In both cases, we're finding things. We're certainly finding in the RFK case that the classic phenomenon of the District Attorney prosecutor deciding to go to court with a simple case applies. It's really clear that at first there's this very general investigation, and then suddenly it narrows down very tightly. It becomes not an issue of opening up leads, but rather closing down leads. We see the same thing in the FBI work on the JFK assassination, and it's just as dramatic in LA. What that leaves you with is the fact is - I don't think that there's any question that Sirhan was involved in an effort to kill RFK. The question is "was there anyone else involved with him?" As we see so many times, what prosecutor wants to go to court with a complex case? Now let's face it. If I've got this guy that was there with a gun four feet away, everybody saw him fire the gun, why would I want life any more complex than it needs to be? I go to court, I've got a slam dunk, it's over, and I go on with another case.
REX: Is the type of research you have to do different? I mean, in the JFK case, we are buried in paperwork at this point from multiple investigations, whereas in both those two other cases, it seems like there's far less investigation that went on.
LARRY: That is absolutely correct. I would say there's two things. It's far easier to get a handle on it. The documents are more readily available - those that exist - are more readily available. RFK's very well covered in Sacramento and Dartmouth. The folks at Dartmouth have been a pleasure to work with. A lot quicker than working with NARA.
REX: This is Phil Melanson's - the late Phil Melanson's - archive at UMass Darmouth?
LARRY: Correct. And there are other materials there. They've done a great job, they're very responsive, so I would say that work is going much quicker.

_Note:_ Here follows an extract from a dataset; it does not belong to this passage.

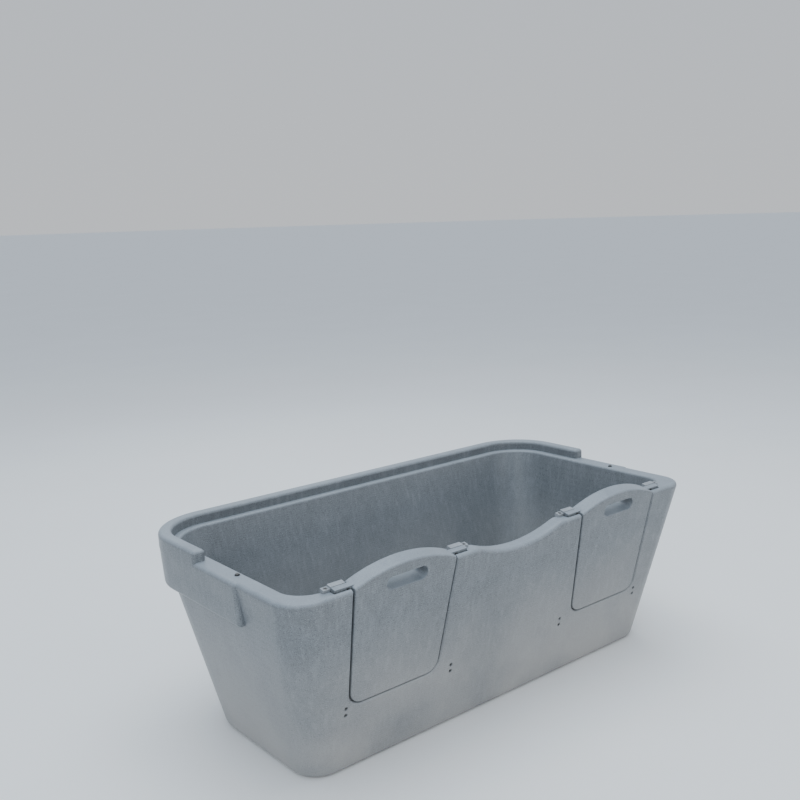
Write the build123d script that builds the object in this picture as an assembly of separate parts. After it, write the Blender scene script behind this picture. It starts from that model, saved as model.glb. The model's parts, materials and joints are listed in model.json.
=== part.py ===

One of the disappointing things I've seen so far is that the LAPD background research - the questions that you would have expected them to ask and - there's just a lot of information - obvious questions that you would have expected to be asked that were not there. One example is that it becomes obvious that Sirhan's gun was actually purchased by Sirhan's brother. Sirhan's brother had been convicted for narcotics, for marijuana, he had been on probation, and he was in the midst of a deportation hearing at the time that he bought a pistol for Sirhan. And, you know, that would seem to raise a lot of questions - why would you do that, does that not worry you? Well, he actually lied to the police and gave them a totally incorrect version of how he got the gun, knowing full well that all they had to do was go to the guy that sold it and get the right story, and they did!
Now, that would strike you that that would raise a lot of questions, but they didn't do anything with it. Their file, so far as I can tell contains - what I've told you is all that's there. They drop it. It's just, "OK. No. He bought the gun and he lied about it, and we'll just leave it at that."
REX: It seems like in some cases it seems like the investigation is what you could call "active cover-up." The business of the girl in the polka-dot dress and people like Sandy Cerrano being browbeaten about it to recant their stories.
LARRY: Oh, and I think we're going to be able to demonstrate that in great length. The timing, the way in which it was done, the process, the methodology that they used with Cerrano, even their notes on their papers. It's clear that that was intentionally done. I think that we're going to demonstrate that it was wrong in a great many ways.
I would love to have a chance to talk with Miss Cerrano again, but I haven't been able to locate her. After her experience, she's sort of like Silvia Odio - I wouldn't think she'd be interested in talking to anyone else again, but I'm 100% convinced in her story and the fact is that the LAPD discounted her story with files sitting in front of them that had corroboration from their own officers. And that's amazing that they would discount her story when the same file folder contains another officer with other witnesses saying exactly the same thing she did. It's really annoying actually.
REX: One of the rallying cries of the Dallas cop - I'm sorry, one of the Los Angeles cops - was "not another Dallas!" But in some ways, maybe that's exactly what happened.
LARRY: Well, I'll give you a rallying cry from Los Angeles. The officer who had sent in the radio message saying that he had another set of witnesses to the polka-dot dress girl, essentially his watch supervisor came up to him, first asked him to withdraw it, because he quote-unquote says "well, we've go the guy, and there's no reason to make another federal case out of it." And then when the officer refused to withdraw it, the watch supervisor withdrew it over his protest. So I think -
LARRY: It does remind you of things, yes it does. Don't want this to be any bigger than it needs to be.
REX: Well, I'll be extremely curious to see what you come up with. Any last words? Anything about the - you mentioned the upcoming November JFK Lancer conference?
LARRY: I think - I think we're going to - it's going to be very interesting. We've already got a lot of very interesting speakers lined up. We're going to deal with a lot of the newest information. We'll be visiting the article that was recently written which is a death knell for the neutron activation analysis, and we'll be going into length with that. We'll address the Hunt revelation in great detail. We will also deal with both RFK and MLK to some extent. At least trying to keep the investigations of those open, because there is a lot of ground that can be covered in those. So it'll be a very broad-based conference, I think, and we'll be touching on all - and it has been a very active year. David Talbot will be with us in Dallas, and David will be talking about his book and his work, so that will be part of the RFK session. It's certainly been a more active media year than virtually any, in a decade or so, so we'll be trying to touch in Dallas, and get people that can, you know, kind of "insider comments" on those issues. I think we've got that pretty well organized so far.
REX: Great. Well, I look forward to seeing you there, and thanks for chatting with us.
LARRY: Oh, thanks for the time! It's always a pleasure.